Por P. Fernando Pascual
En diversos lugares saltan las alarmas cuando grupos y partidos considerados como populistas empiezan a recibir votos y más votos, sobre todo si un día consiguen entrar en los parlamentos de modo más o menos relevante.
Tales alarmas suponen, primero, la idea de que el populismo sería un daño para la vida social. Lo cual, hay que decirlo, significa admitir que entre las propuestas políticas algunas son buenas y otras son malas.
Segundo, tales alarmas, quizá de un modo no plenamente consciente, señalan un punto débil que afecta a los sistemas democráticos: su incapacidad de impedir que los populistas (y cualquier propuesta considerada como dañina) lleguen al poder.
Además, las alarmas ante el populismo están unidas, a veces de modo implícito, al miedo que tienen los grupos políticos «dominantes» y «tradicionales» de perder el control de la vida pública.
Es importante subrayar que algunas críticas y reacciones ante el auge de grupos populistas están unidas a propuestas que necesitan ser analizadas a fondo: las que buscan caminos para que malas propuestas, como las populistas, no lleguen a ocupar espacios decisionales en la vida pública.
¿Por qué habría que analizar a fondo tales propuestas? Porque significan superar el relativismo radical que algunos defienden. Según ese relativismo, toda propuesta sería vista como apta para entrar en el debate público y podría incluso tener un espacio en el parlamento si consigue los votos necesarios.
En realidad, existen constituciones y leyes que impiden a ciertos grupos el acceso a las elecciones. Por ejemplo, cuando las normas vigentes impiden la legalización de partidos promotores del racismo o de otras ideologías agresivas.
Pero esas leyes son insuficientes y parciales cuando permiten a otros partidos defender ideas y programas que dañan gravemente la convivencia y que van contra derechos fundamentales de los seres humanos.
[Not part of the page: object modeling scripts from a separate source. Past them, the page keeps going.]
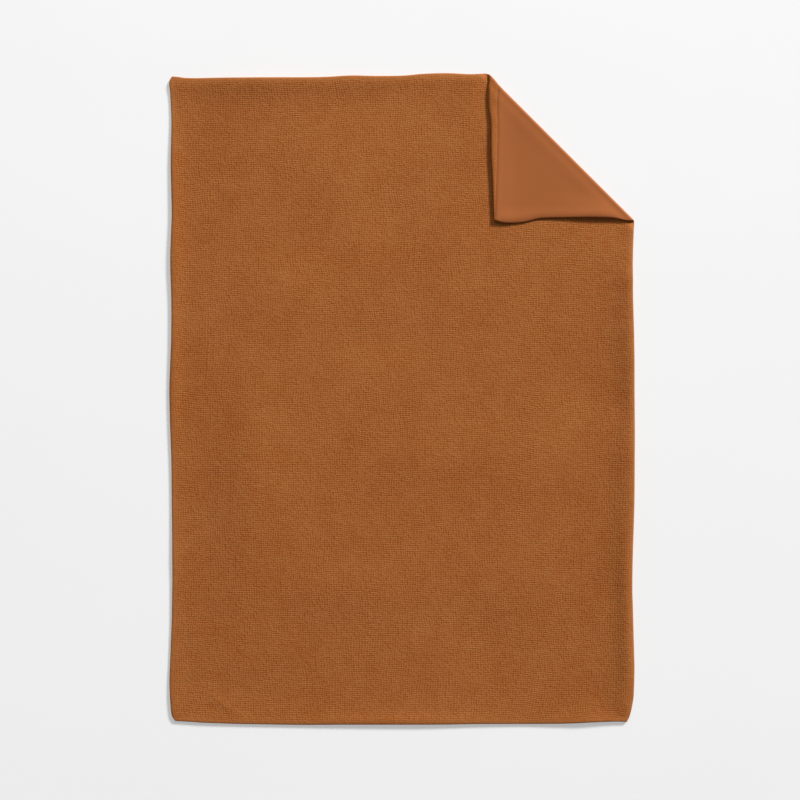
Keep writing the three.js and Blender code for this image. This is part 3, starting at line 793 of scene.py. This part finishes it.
# Floor, a hair below the cover. From here on sizes are in metres.
FLOOR_AT = -0.0003
FLOOR_HALF = 12
bm = bmesh.new()
bmesh.ops.create_grid(bm, x_segments=1, y_segments=1, size=FLOOR_HALF)
floor_mesh = bpy.data.meshes.new("floor")
bm.to_mesh(floor_mesh)
bm.free()
floor = bpy.data.objects.new("floor", floor_mesh)
floor_mesh.transform(Matrix.Translation((0, 0, FLOOR_AT)))
floor_mesh.materials.append(pale_floor())
bpy.context.scene.collection.objects.link(floor)

# Light: a low key from the upper right that rakes the cloth, a window beyond the head edge, and
# pale light all round. The shares are of the light on a level surface.
KEY_HIGH = math.radians(21)
KEY_ROUND = math.radians(50)
KEY_FAR = 75
KEY_SIZE = 12
KEY_SHARE = 0.74
WINDOW_AT = Vector((0.2, 6, 4))
WINDOW_SIZE = 3
WINDOW_SHARE = 0.13
WORLD_SHARE = 0.23


def soft_box(name, place, size, share):
    """A square light that faces the middle of the cover"""
    light = bpy.data.objects.new(name, bpy.data.lights.new(name, "AREA"))
    light.location = place
    light.data.size = size
    light.data.energy = share * math.pi ** 2 * place.length ** 3 / place.z
    light.rotation_euler = (-place).to_track_quat("-Z", "Y").to_euler()
    light.visible_camera = False
    bpy.context.scene.collection.objects.link(light)


level = math.cos(KEY_HIGH)
towards = Vector((level * math.cos(KEY_ROUND), level * math.sin(KEY_ROUND), math.sin(KEY_HIGH)))
soft_box("key", towards * KEY_FAR, KEY_SIZE, KEY_SHARE)
soft_box("window", WINDOW_AT, WINDOW_SIZE, WINDOW_SHARE)

world = bpy.data.worlds.new("world")
world.use_nodes = True
sky = world.node_tree.nodes["Background"].inputs
sky["Color"].default_value = rgb(1, 1, 1)
sky["Strength"].default_value = WORLD_SHARE
bpy.context.scene.world = world
bpy.context.scene.view_settings.view_transform = "Standard"

# Camera straight above, with a long lens: what it sees across at the cloth's level, that level,
# and the middle of what it sees
FRAME_WIDE = 2.592
FRAME_LEVEL = 0.005
FRAME_X = -0.00648
FRAME_Y = -0.00324
LENS = 85
SENSOR = 36
camera = bpy.data.objects.new("camera", bpy.data.cameras.new("camera"))
camera.data.lens = LENS
camera.data.sensor_width = SENSOR
camera.data.clip_end = 100
camera.location = (FRAME_X, FRAME_Y, FRAME_WIDE * LENS / SENSOR + FRAME_LEVEL)
bpy.context.scene.collection.objects.link(camera)
bpy.context.scene.camera = camera
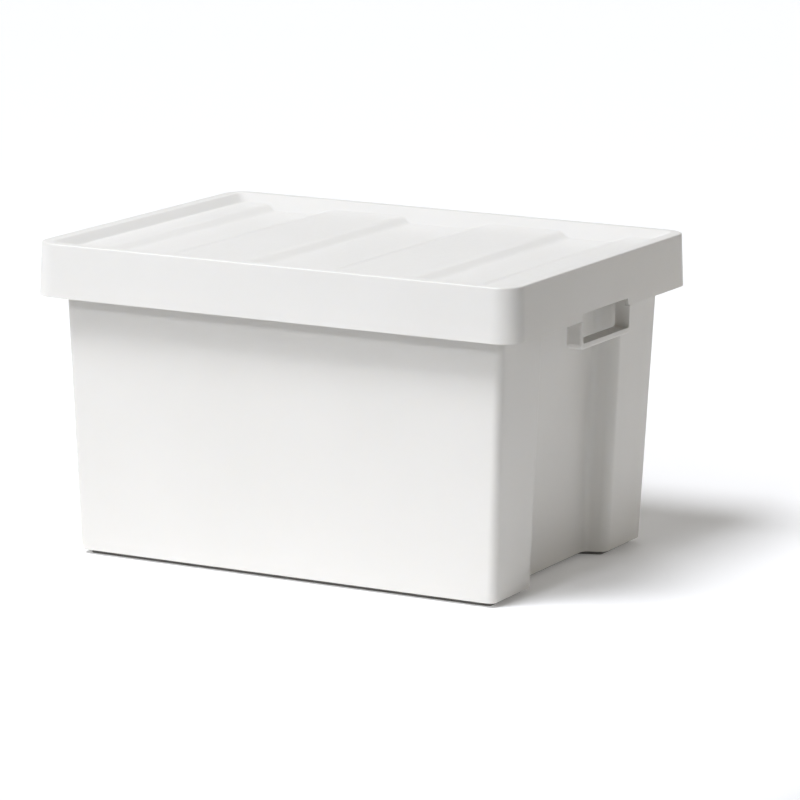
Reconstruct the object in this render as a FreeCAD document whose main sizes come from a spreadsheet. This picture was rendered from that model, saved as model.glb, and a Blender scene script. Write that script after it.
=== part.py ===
import FreeCAD, Part
import Sketcher
import math
import os

# Stacking storage crate: a drafted plastic tub with a handle at each end, and a lid that lifts off.
#
# Millimetres. +X runs along the long side, +Y across and +Z up. The origin is on the floor, under
# the middle of the crate. Both mouldings are symmetric about X = 0 and about Y = 0, so their sizes
# are half sizes counted from the middle, and their levels are heights above the floor.
#
# The sheet "Dims" holds the driving dimensions, and each sketch and feature is bound to it. A
# length in this file is written as a sum of names from the sheet, such as "wall_top_x - wall".

DIMENSIONS = [
    # the tub's wall: a drafted box whose two ends are set back in the middle
    ("wall_base_x", 222.6, "outer half length at the bottom of the wall"),
    ("wall_base_y", 160.4, "outer half width at the bottom of the wall"),
    ("wall_top_x", 233.1, "outer half length at the rim"),
    ("wall_top_y", 171.1, "outer half width at the rim"),
    ("wall", 2.5, "thickness of the tub's walls"),
    ("floor_z", 6.7, "level of the floor inside the tub"),
    ("wall_corner", 8.0, "outer radius of the tub's upright corners"),
    ("floor_blend", 4.0, "inner radius between floor and wall"),
    ("base_blend", 1.4, "outer radius under the wall"),
    ("recess_depth", 21.0, "how far the end panel is set back"),
    ("recess_edge_y", 81.5, "half width of the recess at its mouth"),
    ("recess_panel_y", 73.5, "half width of the recess at its panel"),
    ("recess_edge_blend", 11.0, "outer radius at the recess's mouth"),
    ("recess_panel_blend", 9.0, "outer radius at the recess's panel"),
    ("recess_shift", 1.7, "how much wider the recess is on the wall's inner side"),
    # the foot: a low ring under the floor that follows the wall
    ("foot_height", 4.2, "height of the foot, and level of the wall's lower edge"),
    ("foot_inset", 8.0, "how far the foot is set back from the wall's lower edge"),
    ("foot_shift", 5.4, "how much wider the recess is along the foot's outer side"),
    ("foot_width", 5.0, "width of the ring"),
    ("foot_width_shift", 3.4, "the same widening across the ring"),
    ("foot_corner", 4.0, "radius of the foot's corners"),
    # the rim: a flange round the tub's mouth with a turned-down lip, under the lid
    ("rim_z", 290.5, "top of the rim"),
    ("rim_x", 250.8, "outer half length of the rim"),
    ("rim_y", 189.3, "outer half width of the rim"),
    ("rim_corner", 21.5, "outer radius of the rim's corners"),
    ("flange", 2.5, "thickness of the flange"),
    ("lip", 2.2, "thickness of the lip"),
    ("lip_depth", 24.0, "depth of the lip below the top of the rim"),
    # the handle at each end: a collar that hangs from the rim round a hand hole
    ("collar_back_x", 241.3, "inner face of the collar"),
    ("collar_step_x", 252.0, "outer face of the part of the collar that is behind the skirt"),
    ("collar_face_x", 256.3, "outer face of the collar, a little outside the lid's skirt"),
    ("collar_half", 54.2, "half width of the collar"),
    ("collar_low_z", 227.0, "bottom of the collar"),
    ("collar_face_top_z", 253.0, "top of the collar's face, just under the skirt"),
    ("collar_corner", 6.0, "outer radius of the collar's lower corners"),
    ("collar_blend", 1.8, "radius round the collar's edges"),
    ("hand_half", 50.2, "half width of the hand hole"),
    ("hand_low_z", 232.5, "bottom of the hand hole"),
    ("hand_top_z", 260.5, "top of the hand hole, and of the notch in the lid's skirt"),
    ("hand_corner", 3.2, "radius of the hand hole's corners"),
    ("grip", 3.0, "thickness of the grip above the hand hole"),
    # the lid: a skirt round a shallow tray, with shallow channels across it
    ("skirt_z", 253.3, "level of the skirt's lower edge"),
    ("skirt_x", 255.0, "outer half length of the skirt at its lower edge"),
    ("skirt_y", 193.5, "outer half width of the skirt at its lower edge"),
    ("skirt_corner", 23.0, "outer radius of the skirt's corners at its lower edge"),
    ("skirt_draft", 1.8, "how far the skirt leans in over its height"),
    ("skirt_wall", 2.3, "thickness of the skirt"),
    ("lid_z", 304.5, "top of the lid"),
    ("lid_wall", 2.5, "thickness of the lid's top, measured upright"),
    ("rim_blend", 1.6, "radius along the lid's top edge"),
    ("tray_x", 241.3, "half length of the tray at its mouth"),
    ("tray_y", 179.8, "half width of the tray at its mouth"),
    ("tray_corner", 20.0, "radius across the folds at the tray's corners"),
    ("band_z", 297.7, "level of the raised bands"),
    ("band_run", 13.6, "how far the tray's border runs in, down to the bands"),
    ("channel_z", 292.7, "level of the channels between the bands"),
    ("channel_run", 10.0, "how much further the border runs in, down to the channels"),
    ("channel_slope", 14.0, "width of the slope from a band down to a channel"),
    ("middle_channel", 33.5, "half width of the middle channel's floor"),
    ("side_channel_in", 141.0, "inner edge of a side channel's floor"),
    ("side_channel_out", 186.5, "outer edge of a side channel's floor"),
    ("mouth_blend", 8.0, "radius where the lid's flat edge meets the tray's border"),
    ("border_blend", 8.0, "radius along the foot of the border"),
    ("band_blend", 24.0, "radius where a slope meets a band or a channel"),
    ("seat_x", 242.0, "outer half length of the rib that the lid rests on"),
    ("seat_y", 180.5, "outer half width of that rib"),
    ("seat_corner", 12.0, "outer radius of the rib's corners"),
    ("seat_wall", 2.0, "thickness of the rib"),
    ("seat_gap", 0.2, "clearance between the rib and the tub's rim"),
    ("seat_top", 1.7, "how far the rib's root is below the top of the lid"),
]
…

Por eso resulta sorprendente que algunos críticos del populismo deseen marginar, incluso prohibir, a ciertos partidos políticos, mientras aceptan, o incluso defienden, a otros partidos políticos que promueven ideas y programas a favor del aborto o la eutanasia.
Si de verdad uno quiere defender un sistema democrático basado en el principio de justicia y en la búsqueda de la tutela de los derechos de todos, sin exclusiones, debe ir en contra de cualquier forma de populismo dañino, y en contra de cualquier grupo que defienda el «derecho» de la muerte de los hijos antes de nacer.
No hay democracia sana cuando se legaliza a grupos políticos que defienden ideas como el racismo, el aborto o la eutanasia. Al revés, la democracia es sana cuando garantiza, eficazmente, la vida y los derechos fundamentales de todos.